BLAME THE NIGHT: The GLOBE & MAIL’s Bruce Dowbiggin notes Cardinals-Rangers Game Seven was the lowest-rated World Series Game Seven ever, though part of that “can be blamed on Friday night, a traditionally weak night for TV viewing” (GLOBE & MAIL, 10/31). In St. Louis, Dan Caesar wrote Game Seven “probably would have been rated even higher had it been played Thursday, when it originally had been scheduled.” A Fox official had estimated that a Friday Game Seven “would draw about a 10 percent lower rating than if it was played Thursday.” Fox Sports Media Group Vice Chair Ed Goren said, "We're in line with financial projections, which is somewhat surprising because we didn't have the big (Eastern markets of) New York, Boston or Philadelphia.” Caesar noted Game Seven still “fell well short of the rating for the last winner-take-all Series contest, when Fox registered a 17.9 figure for Anaheim's 4-3 victory over San Francisco” in ‘02. But Goren said that Fox “sold out its Series advertising early this year and he added that combined with the American League title series that Fox carried, advertising interest is 'stronger than ever’” (ST. LOUIS POST-DISPATCH, 10/30).

THE REVIEWS ARE IN
: In St. Petersburg, Tom Jones writes Fox' Joe Buck and Tim McCarver “seem to be a lightning rod for critics,” but it is "hard to imagine any broadcasters could have done better calling [of] the already classic 2011 World Series.” What makes Buck and McCarver “so good is they never try to act bigger than the event they are calling.” They “inform and entertain, but they ultimately complement the games, not dominate them” (ST. PETERSBURG TIMES, 10/31). However, in N.Y., Phil Mushnick wrote, “Darn if McCarver and Buck didn’t have problems with Texas manager Ron Washington’s decisions, yet had overlooked Tony La Russa’s costlier blunders” (N.Y. POST, 10/30). Meanwhile, in N.Y., Bob Raissman wrote as good as they are on ESPN’s "Sunday Night Baseball," the "trio of Dan Shulman, Bobby Valentine and Orel Hershiser were even better working the World Series on ESPN Radio.” Much of this “has to do with Shulman, who really showed his radio play-by-play chops.” His descriptions, his tone and “ability to get the most out of his analysts, only enhanced a dramatic Series.” Shulman “worked some of his own observations into the broadcasts” and “kept things simple while making strong points.” Like when “he explained what’s led to [Rangers Manager] Ron Washington’s success the past two seasons.” Shulman said, “He has a knack of making players believe in him” (N.Y. DAILY NEWS, 10/29).

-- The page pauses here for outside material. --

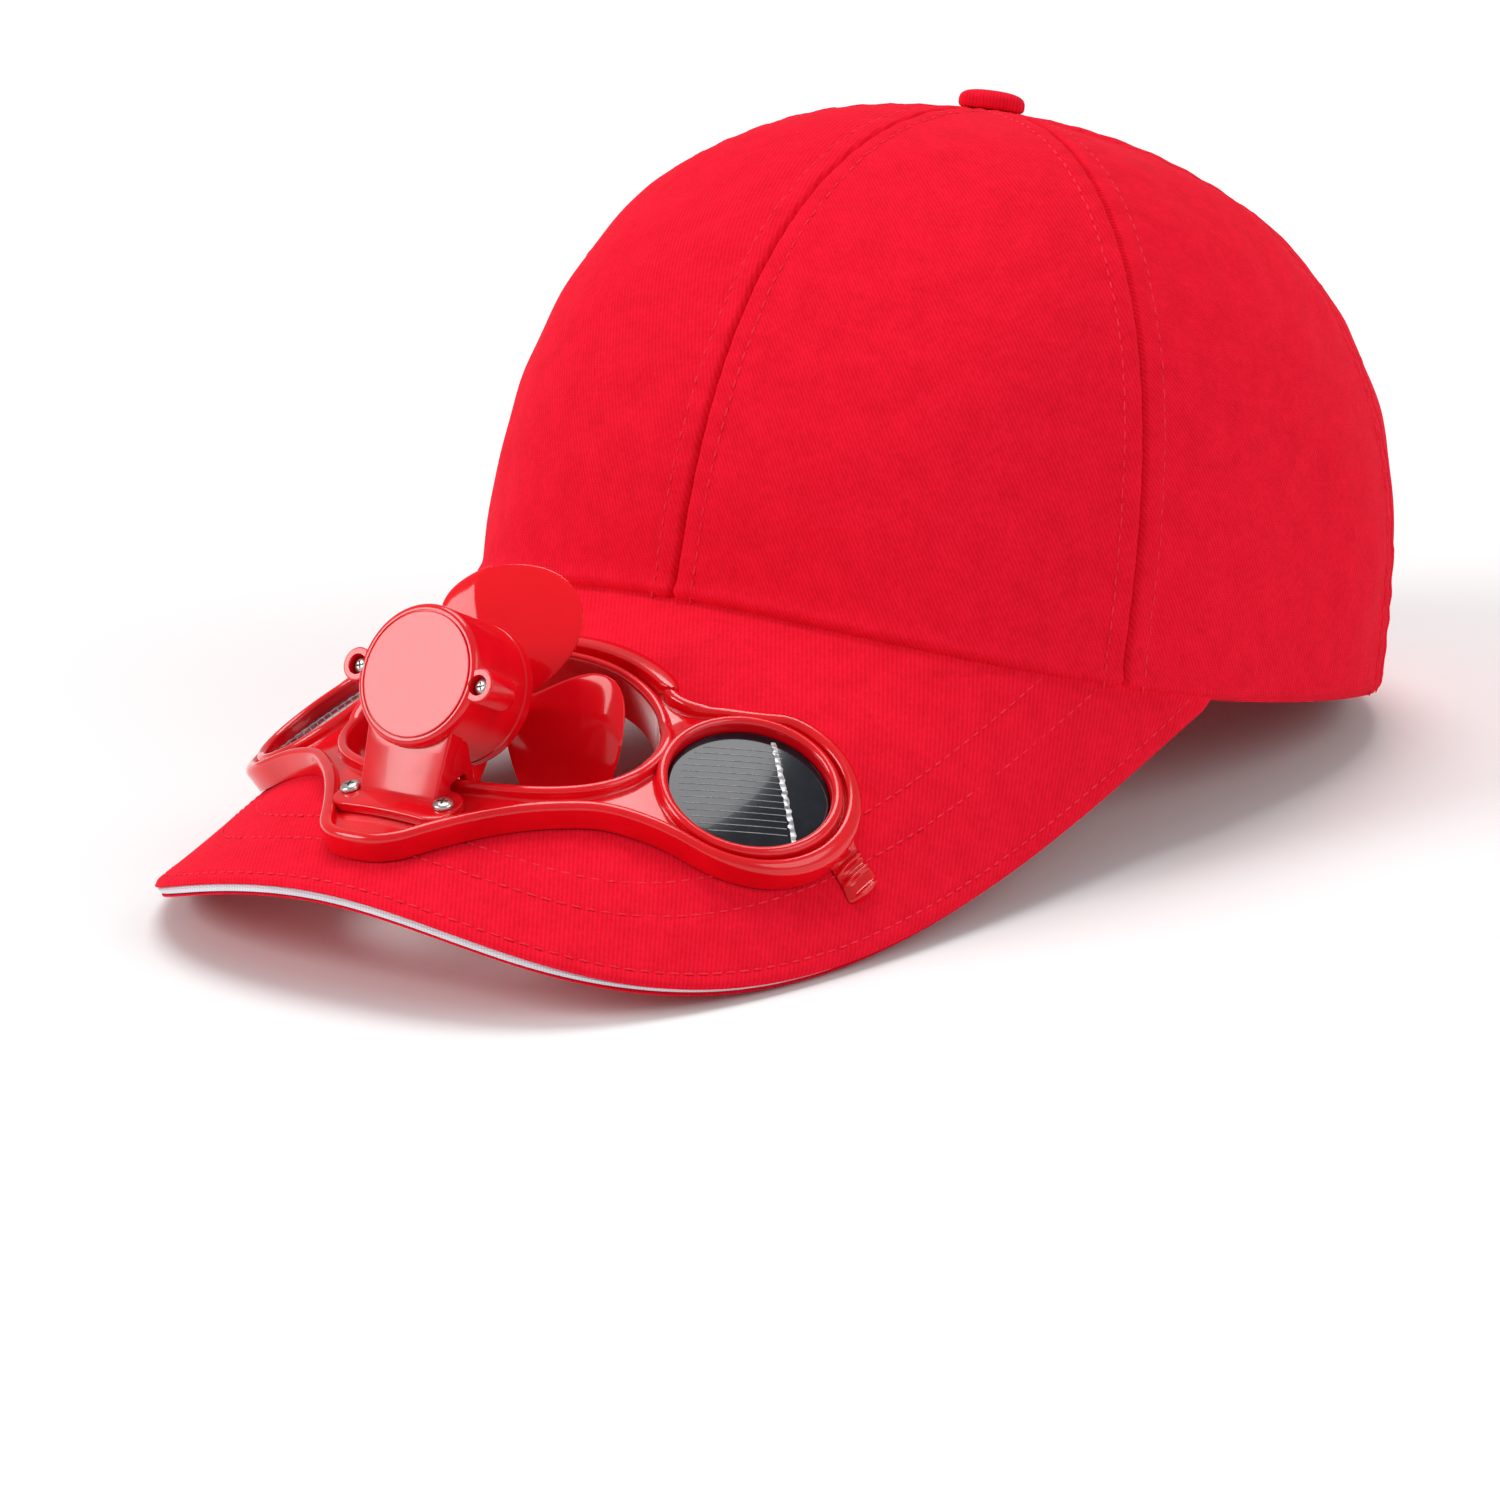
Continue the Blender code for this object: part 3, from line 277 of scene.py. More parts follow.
def seat_matrix(side):
    """World frame of a solar panel's seat: Z leaves the peak."""
    across = side * PANEL_ACROSS
    half = SOLAR_RADIUS
    x_axis = Vector(on_peak(across + half, PANEL_FORWARD, 0.0) - on_peak(across - half, PANEL_FORWARD, 0.0))
    along = Vector(on_peak(across, PANEL_FORWARD - half, 0.0) - on_peak(across, PANEL_FORWARD + half, 0.0))
    x_axis.normalize()
    z_axis = x_axis.cross(along).normalized()
    basis = Matrix((x_axis, z_axis.cross(x_axis), z_axis)).transposed().to_4x4()
    return Matrix.Translation(Vector(on_peak(across, PANEL_FORWARD, 0.0))) @ basis


def on_plate(across, forward, height):
    """The same for the moulding, which is flat where a solar panel sits."""
    across, forward, height = np.broadcast_arrays(across, forward, height)
    bent = on_peak(across, forward, height)
    side = np.where(across > 0.0, 1.0, -1.0)
    away = np.hypot(np.abs(across) - PANEL_ACROSS, forward - PANEL_FORWARD)
    flat_radius = SEAT_RADIUS + SEAT_RIM_WIDTH
    share = np.clip((WING_RADIUS - away) / (WING_RADIUS - flat_radius), 0.0, 1.0)[..., None]
    local = np.stack([across - side * PANEL_ACROSS, PANEL_FORWARD - forward, height], -1)
    flat = np.where(side[..., None] > 0.0, moved(seat_matrix(1.0), local), moved(seat_matrix(-1.0), local))
    return bent + (flat - bent) * share


# Mesh helpers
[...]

THIS ONE FITS: Buck said that during Thursday’s Game Six, when he echoed his father Jack Buck by saying, “We will see you tomorrow night" following Cardinals 3B David Freese's game-winning home run was “a key moment for him when he followed through.” Buck said that the call “wasn’t something he had considered for a long time.” Buck: “I think I started thinking about it … in the ninth inning. I have become smart enough in all these years of doing it that you can’t in any way shape or form force anything. It has to be right, it has to fit.” He added, “I don’t really consider it some crowning achievement. I’m not going to become like a Jack Buck cover band, and start doing his calls whenever I can cram one in. I felt like this one fit, it was clean in this situation” (ST. LOUIS POST-DISPATCH, 10/29). Buck added, “It just came out. It was in the back of my mind, but it’s always in the back of my mind. But it’s got to fit. ... You have to be in the moment. You just have to trust your instincts that you’re going to say the right thing. In N.Y., Lynn Zinser wrote once Buck said the line, it "struck many people as just the right thing.” McCarver said, "To see him enjoy that moment and get to remember his dad that way was what made it so wonderful" (N.Y. TIMES, 10/29).

ISN'T IT IRONIC? In Miami, Adam Beasley wrote “the height of irony" came during Game Six of the World Series. DirecTV “just happens to be a major advertiser of the event’s broadcast, and at one point Fox broadcasters dutifully thanked their sponsor before going to break.” The very next commercial was “an ad from News Corp. warning viewers that their favorite sports channels could soon be lost” due to a dispute over carriage fees (MIAMI HERALD, 10/30).